I think the way she spoke did more to reassure us even than the cats. The cats had all jumped off Robin’s bed and were rubbing purring round Mother’s ankles. She bent down and stroked them. My mother is beautiful. She looks no older than Robin, but her face has more angles to it than Robin’s and looks more delicate. Her hair is bushy, like mine, just as it was in my dream. But my dream did not show her huge eyes, deep and green as the River, and the long, long lashes round them.
“Lie down, Robin, love,” she said. “It’s all right.”
“You came so suddenly,” Robin said tearfully.
My mother smiled at her and at Hern. “I know it’s hard to believe,” she said to Hern. “Some things you can’t see or touch are true, you know. Now what was all that shouting about?”
“Can I speak to you privately, Mother?” I said.
“I hoped that was it,” said my mother.
“I want to talk to you as well,” complained Duck.

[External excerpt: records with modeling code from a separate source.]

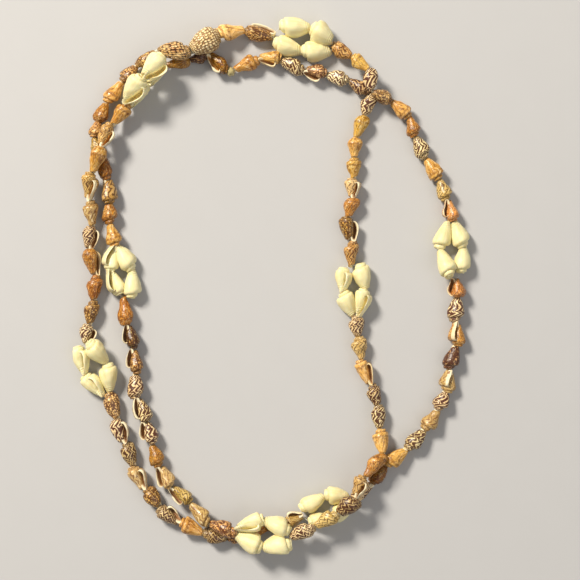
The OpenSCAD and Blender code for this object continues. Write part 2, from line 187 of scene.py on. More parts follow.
# Three places of the left line and three of the right, then the four shells' widths, the turns of
# their mouths, and how much broader they are sideways
rosettes = [
    (
        [(4.5, 123.3, 5.8), (19, 122.6, 6.4), (28.5, 116.2, 7)],
        [(1.5, 115.5, low), (14.5, 111.5, 4.5), (28, 111.5, 4.5)],
        [10.4, 10.8, 9.8, 10.2], [180, 180, 180, 180], [1, 1.08, 1, 1],
    ),
    (
        [(-69.5, 87, 9.2), (-60.5, 97, 15.4), (-51.5, 107, 13.4)],
        [(-69, 86, 3.6), (-60, 96, 4.5), (-52.5, 105, low)],
        [9.6, 9.4, 8.2, 8.2], [12, -2, -70, -70], [1.24, 1.24, 0.9, 0.9],
    ),
    (
        [(-74, -4.5, low), (-78.5, 7, low), (-76.5, 18, 4)],
        [(-67, -6, low), (-67, 7, low), (-74, 18, 4)],
        [9.0, 9.0, 8.6, 9.0], [-40, -42, 180, 180], [1, 1, 1, 1],
    ),
    (
        [(-81, -53, 4), (-89.5, -43.5, low), (-92.5, -30.5, low)],
        [(-78, -51.5, 4), (-79, -38.2, 5.2), (-87, -28.6, 9.6)],
        [8.8, 8.8, 9.2, 9.4], [42, 40, 180, 180], [1, 1, 1, 1],
    ),
    (
        [(8.5, -123.5, 10.8), (-5, -125.5, 10.8), (-17, -119.5, 10.6)],
        [(8, -117, 10.8), (-4, -112.5, 10.8), (-17, -116.5, 10.6)],
        [9.2, 9.4, 9.4, 9.2], [180, 180, 180, -35], [1.14, 1.1, 1, 1],
    ),
    (
        [(38.5, -106, low), (29, -111.5, low), (18.5, -114.5, low)],
        [(37, -102, low), (25.5, -101.5, low), (14.5, -108, low)],
        [8.6, 7.8, 9.0, 8.6], [40, 180, 180, 180], [1, 1, 1, 1],
    ),
    (
        [(42, 9, low), (45, -3, low), (42, -15.5, 4)],
        [(35, 7, low), (34, -4, low), (38.5, -15, 4)],
        [9.0, 9.0, 8.6, 9.0], [180, -38, -48, 180], [1, 1, 1, 1],
    ),
    (
        [(87.5, 30, 4), (92, 18, low), (91, 6, low)],
        [(84.5, 30, 4), (80.5, 17, low), (85, 4.5, 9.6)],
        [9.0, 8.6, 8.8, 9.0], [180, 180, 180, 180], [1, 1, 1, 1],
    ),
]
spireLeads = [1, 3, 5, 7]                # rosettes whose shells lead with their spires
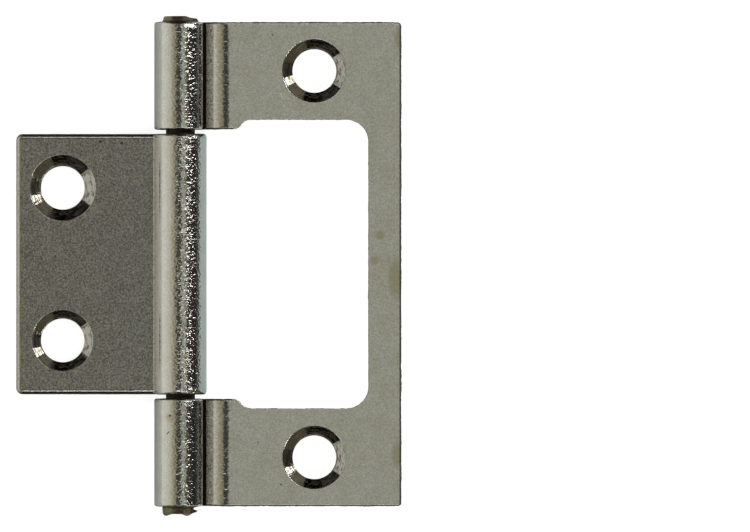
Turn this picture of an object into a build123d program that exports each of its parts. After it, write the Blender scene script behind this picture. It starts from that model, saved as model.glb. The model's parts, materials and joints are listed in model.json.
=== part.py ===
"""A steel flush hinge, open flat: the inner leaf is the blank punched out of the outer leaf.

Both leaves are pressed from one sheet. Each rolls its own tabs round the pin, and both plates
stand off the pin axis by the same small amount, on opposite sides of it. Half a turn of the
inner leaf about the pin therefore lays it level inside the window of the outer leaf.

The origin is the middle of the outer leaf's two screw holes, on its seating face. +X runs from
the pin to the outer leaf's free edge, +Y along the pin and +Z out of the countersunk side.
"""

from build123d import *
from math import acos, asin, atan, cos, degrees, radians, sin, sqrt
import os

# Sheet and pin
sheet = 1.15                  # thickness of both leaves
pin_diameter = 3.0
pin_play = 0.05               # radial clearance of the pin in every knuckle
leaf_offset = 0.50            # pin axis to the near face of each plate

# Inner leaf
inner_height = 26.9           # along the pin, plate and knuckle alike
inner_reach = 16.97           # pin axis to free edge
inner_corner_radius = 0.65
inner_rollover = 0.28         # rounded rim of the countersunk side
inner_hole_setback = 4.79     # hole centre to free edge
inner_hole_inset = 5.575      # hole centre to the plate's end
inner_bend_radius = 0.1       # tight corner where the plate turns up into its roll
inner_seam_gap = 0.12         # free end of the roll to the back of that corner

# Outer leaf
outer_height = 50.0           # along the pin, over both knuckles
knuckle_gap = 0.39            # between neighbouring knuckles, along the pin
window_side_gap = 1.37        # inner plate to window, at its two ends
window_end_gap = 2.35         # inner plate's free edge to window
window_corner_radius = 2.2
outer_strip = 3.52            # plate left beyond the window
outer_corner_radius = 0.45
outer_rollover = 0.25         # rounded rim of the seating side
window_bevel = 0.12           # broken rim of the window, on the countersunk side
outer_hole_setback = 9.02     # hole centre to free edge
outer_bend_angle = 43.2       # how far the tab turns down before it rolls round the pin
outer_bend_radius = 2.25      # inside of that bend
outer_seam_gap = 0.78         # free end of the roll to the slope beside it
shoulder_setback = 0.07       # flat between that bend and the window's shoulder
shoulder_run = 1.85           # length of the shoulder's S-curve

# Screw holes, the same in both leaves
screw_hole_diameter = 4.5
countersink_diameter = 6.4
countersink_angle = 90.0

# Pin ends, peened over the outer knuckles
head_diameter = 3.8
head_height = 0.57
head_slant = 6.0              # degrees that the head's top falls towards the outer leaf
tail_diameter = 3.9
tail_height = 0.72
end_rounding = 0.22           # rim of the head and of the tail
tail_lump_radius = 0.45
tail_lump_sink = 0.2          # lump centres below the tail's end face
tail_lumps = ((-1.3, 0.4), (0.72, 0.9))   # from the pin axis, along X and Z

# Knuckles: the sheet rolled round the pin and its play
bore_radius = pin_diameter / 2 + pin_play
knuckle_radius = bore_radius + sheet

# Window and outline of the outer leaf, from the inner leaf and its gaps
tab_edge = inner_height / 2 + knuckle_gap
window_edge = inner_height / 2 + window_side_gap
window_reach = inner_reach + window_end_gap
outer_reach = window_reach + outer_strip

# The pin axis, seen from the screw pattern at the origin
outer_hole_reach = outer_reach - outer_hole_setback
outer_hole_y = (outer_height / 2 + window_edge) / 2
pin_x = -outer_hole_reach
pin_z = -leaf_offset
section_plane = Plane((pin_x, 0, pin_z), x_dir=(1, 0, 0), z_dir=(0, -1, 0))
blank_plane = Plane((pin_x, 0, pin_z))
through_all = 2 * (knuckle_radius + sheet)

# Where the outer leaf's bend starts, so that its slope runs tangent into the roll
slope = radians(outer_bend_angle)
bend_depth = outer_bend_radius - leaf_offset
bend_start = (knuckle_radius + outer_bend_radius - bend_depth * cos(slope)) / sin(slope)
outer_roll_sweep = 360 - degrees(acos((bore_radius - outer_seam_gap) / knuckle_radius))

# The inner leaf's corner touches the roll from outside, a little below the pin axis
corner_reach = knuckle_radius + inner_bend_radius
corner_drop = leaf_offset - inner_bend_radius
inner_bend_start = sqrt(corner_reach**2 - corner_drop**2)
overhang = degrees(asin(corner_drop / corner_reach))
corner_back = inner_bend_radius + sheet + inner_seam_gap
seam_cosine = (knuckle_radius**2 + corner_reach**2 - corner_back**2) / (
    2 * knuckle_radius * corner_reach
)
inner_roll_sweep = 360 - degrees(acos(seam_cosine))

# The window's shoulder: two equal arcs that make an S
shoulder_start = bend_start + shoulder_setback
shoulder_turn = 2 * atan((window_edge - tab_edge) / shoulder_run)
shoulder_radius = shoulder_run / (2 * sin(shoulder_turn))

os.makedirs("parts", exist_ok=True)

# Outer leaf: plate, ramp and roll, drawn on the seating side and then on the countersunk side
with BuildPart() as outer_leaf:
    with BuildSketch(section_plane):
        with BuildLine():
            for depth in (0, sheet):
                bend_centre = (bend_start, leaf_offset - outer_bend_radius)
                bend = CenterArc(bend_centre, outer_bend_radius + depth, 90, outer_bend_angle)
                roll_start = outer_bend_angle - 90
                roll = CenterArc((0, 0), knuckle_radius - depth, roll_start, -outer_roll_sweep)
                Line((outer_reach, leaf_offset + depth), bend @ 0)
                Line(bend @ 1, roll @ 0)
            lip = sheet * (roll @ 1).normalized()
            Line(roll @ 1, roll @ 1 + lip)
            Line((outer_reach, leaf_offset), (outer_reach, leaf_offset + sheet))
        make_face()
    extrude(amount=outer_height / 2, both=True)
    # The window runs out between the two tabs
    with BuildSketch(blank_plane):
        with BuildLine():
            tab = Line((-through_all, tab_edge), (shoulder_start, tab_edge))
            rise = JernArc(tab @ 1, tab % 1, shoulder_radius, degrees(shoulder_turn))
            level = JernArc(rise @ 1, rise % 1, shoulder_radius, -degrees(shoulder_turn))
            side = Line(level @ 1, (window_reach - window_corner_radius, window_edge))
            corner = JernArc(side @ 1, side % 1, window_corner_radius, -90)
            Line(corner @ 1, (window_reach, 0))
            mirror(about=Plane.XZ)
            Line((-through_all, tab_edge), (-through_all, -tab_edge))
        make_face()
    extrude(amount=through_all, both=True, mode=Mode.SUBTRACT)
    corners = outer_leaf.edges().filter_by(Axis.Z).group_by(Axis.X)[-1]
    fillet(corners, outer_corner_radius)
    # Both rims run on from the plate along the ends of the knuckles
    edges_along_pin = outer_leaf.edges().filter_by(Axis.Y).group_by(Axis.X)
    chamfer(edges_along_pin[-2].sort_by(Axis.Z)[-1], window_bevel)
    edges_along_pin = outer_leaf.edges().filter_by(Axis.Y).group_by(Axis.X)
    fillet(edges_along_pin[-1].sort_by(Axis.Z)[0], outer_rollover)
    with Locations(Plane((0, 0, sheet))):
        with Locations((0, outer_hole_y), (0, -outer_hole_y)):
            CounterSinkHole(
                screw_hole_diameter / 2,
                countersink_diameter / 2,
                counter_sink_angle=countersink_angle,
            )
outer_leaf.part.label = "outer_leaf"

# Inner leaf: plate and roll, drawn on the countersunk side and then on the seating side
with BuildPart() as inner_leaf:
    with BuildSketch(section_plane):
        with BuildLine():
            for depth in (0, sheet):
                bend_centre = (-inner_bend_start, -corner_drop)
                bend = CenterArc(bend_centre, inner_bend_radius + depth, -90, 90 + overhang)
                roll_start = 180 + overhang
                roll = CenterArc((0, 0), knuckle_radius - depth, roll_start, -inner_roll_sweep)
                Line((-inner_reach, -leaf_offset - depth), bend @ 0)
            lip = sheet * (roll @ 1).normalized()
            Line(roll @ 1, roll @ 1 + lip)
            Line((-inner_reach, -leaf_offset), (-inner_reach, -leaf_offset - sheet))
        make_face()
    extrude(amount=inner_height / 2, both=True)
    corners = inner_leaf.edges().filter_by(Axis.Z).group_by(Axis.X)[0]
    fillet(corners, inner_corner_radius)
    # The rounded rim runs on from the plate along the ends of the knuckle
    free_edge = inner_leaf.edges().filter_by(Axis.Y).group_by(Axis.X)[0]
    fillet(free_edge.sort_by(Axis.Z)[-1], inner_rollover)
    with Locations(Plane((pin_x, 0, pin_z - leaf_offset))):
        hole_x = inner_hole_setback - inner_reach
        hole_y = inner_height / 2 - inner_hole_inset
        with Locations((hole_x, hole_y), (hole_x, -hole_y)):
            CounterSinkHole(
                screw_hole_diameter / 2,
                countersink_diameter / 2,
                counter_sink_angle=countersink_angle,
            )
inner_leaf.part.label = "inner_leaf"

# Pin: a shank with a head and a tail peened out over the outer knuckles
with BuildPart() as pin:
    with BuildSketch(Plane((pin_x, 0, pin_z))):
        shank_end = outer_height / 2
        Rectangle(pin_diameter / 2, outer_height, align=(Align.MIN, Align.CENTER))
        with Locations((0, shank_end)):
            Rectangle(head_diameter / 2, head_height, align=Align.MIN)
        with Locations((0, -shank_end)):
            Rectangle(tail_diameter / 2, tail_height, align=(Align.MIN, Align.MAX))
    revolve(axis=Axis((pin_x, 0, pin_z), (0, 1, 0)))
    rims = pin.edges().filter_by(GeomType.CIRCLE).sort_by(Axis.Y)
    fillet([rims[0], rims[-1]], end_rounding)
    # The head was cropped at a slant, so it is lower on the outer leaf's side
    crop = Plane((pin_x - pin_diameter / 2, shank_end + head_height, pin_z), z_dir=(0, 1, 0))
    split(bisect_by=crop.rotated((0, -head_slant, 0)), keep=Keep.BOTTOM)
    # Lumps that the peening left on the tail
    lump_y = -shank_end - tail_height + tail_lump_sink
    with Locations(*[(pin_x + along, lump_y, pin_z + up) for along, up in tail_lumps]):
        Sphere(tail_lump_radius)
pin.part.label = "pin"

export_step(outer_leaf.part, "parts/outer_leaf.step")
export_step(inner_leaf.part, "parts/inner_leaf.step")
export_step(pin.part, "parts/pin.step")
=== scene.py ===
"""A pressed steel flush hinge lying open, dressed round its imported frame.

Both leaves are built the way the real ones are: a flat blank is outlined, punched and countersunk,
and then laid along its section, which bends it and rolls its tabs round the pin.
"""

import json
from math import pi, radians

import bpy
import bmesh
import numpy as np
from bpy.props import FloatProperty, FloatVectorProperty, PointerProperty
from mathutils import Matrix, Vector
from mathutils.geometry import delaunay_2d_cdt


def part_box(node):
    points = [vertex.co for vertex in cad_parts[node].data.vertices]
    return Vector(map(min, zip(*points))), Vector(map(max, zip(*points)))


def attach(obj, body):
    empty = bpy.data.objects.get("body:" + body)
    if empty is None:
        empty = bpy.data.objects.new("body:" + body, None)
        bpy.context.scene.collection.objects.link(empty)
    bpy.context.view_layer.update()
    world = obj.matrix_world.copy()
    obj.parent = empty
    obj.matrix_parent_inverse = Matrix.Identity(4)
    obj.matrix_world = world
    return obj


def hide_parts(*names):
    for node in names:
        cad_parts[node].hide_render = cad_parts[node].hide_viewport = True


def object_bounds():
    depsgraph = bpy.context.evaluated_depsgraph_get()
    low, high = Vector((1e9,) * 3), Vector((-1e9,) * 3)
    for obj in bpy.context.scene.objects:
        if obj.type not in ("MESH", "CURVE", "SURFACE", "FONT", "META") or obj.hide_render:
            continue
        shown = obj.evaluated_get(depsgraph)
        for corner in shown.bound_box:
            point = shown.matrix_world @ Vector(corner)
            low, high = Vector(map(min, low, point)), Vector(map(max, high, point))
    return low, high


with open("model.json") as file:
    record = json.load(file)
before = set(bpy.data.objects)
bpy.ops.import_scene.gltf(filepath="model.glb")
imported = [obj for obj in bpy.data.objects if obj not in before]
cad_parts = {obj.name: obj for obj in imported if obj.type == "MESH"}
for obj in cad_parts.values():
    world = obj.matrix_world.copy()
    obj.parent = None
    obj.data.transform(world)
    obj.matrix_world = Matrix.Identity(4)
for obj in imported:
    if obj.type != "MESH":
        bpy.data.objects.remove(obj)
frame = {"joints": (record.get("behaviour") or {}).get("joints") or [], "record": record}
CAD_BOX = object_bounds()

bl_info = {
    "name": "Flush Hinge",
    "version": (1, 0, 0),
    "blender": (4, 5, 0),
    "location": "View3D > Sidebar > Flush Hinge",
    "description": "Builds a pressed steel flush hinge and the stage it lies on",
    "category": "Add Mesh",
}

MM = 0.001

# Places that the frame already holds, in millimetres
PIN_AXIS = np.array(frame["joints"][0]["pos_m"]) / MM
OUTER_HIGH = np.array(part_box("outer_leaf")[1]) / MM
INNER_LOW, INNER_HIGH = (np.array(corner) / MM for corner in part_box("inner_leaf"))
PIN_LOW, PIN_HIGH = (np.array(corner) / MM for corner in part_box("pin"))
MOUNTS = {mount["name"]: mount for mount in frame["record"]["mounts"]}


def number(name, description, default, **settings):
    """A number property."""
    return FloatProperty(name=name, description=description, default=default, **settings)


def length(name, description, millimetres):
    """A size property in metres, given here in millimetres."""
    return number(name, description, millimetres * MM, unit="LENGTH", precision=5)


def angle(name, description, degrees):
    """An angle property, given here in degrees."""
    return number(name, description, radians(degrees), unit="ROTATION")


def in_mm(settings, *names):
    """Some of a group's sizes, in millimetres."""
    return [getattr(settings, name) / MM for name in names]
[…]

“No, Duck,” said Mother. “You go and make Robin’s bed. It’s all sliding to the floor. It’s high time you did a bit to help, instead of leaving Tanaqui to do all the work. You’ve talked to me for hours already.”
“Not properly, not with you really there,” Duck said. “That doesn’t count.”
“Yes, it does,” said my mother. She is a very firm mother. She would have been good for Duck. Hern grinned, because he thought so, too. “Don’t go away, Hern,” she said. “I want to talk to you afterward.” Then she went back toward the River door, holding out her hand to me. She stopped on the way, beside my loom and the pink clay Gull. She put her hand to its cheek, smiling. Now, I had left the lamp upstairs. There was only the candle flickering by Robin’s bed, so I cannot swear to it, but I think the small statue smiled. “Come along,” she said to me.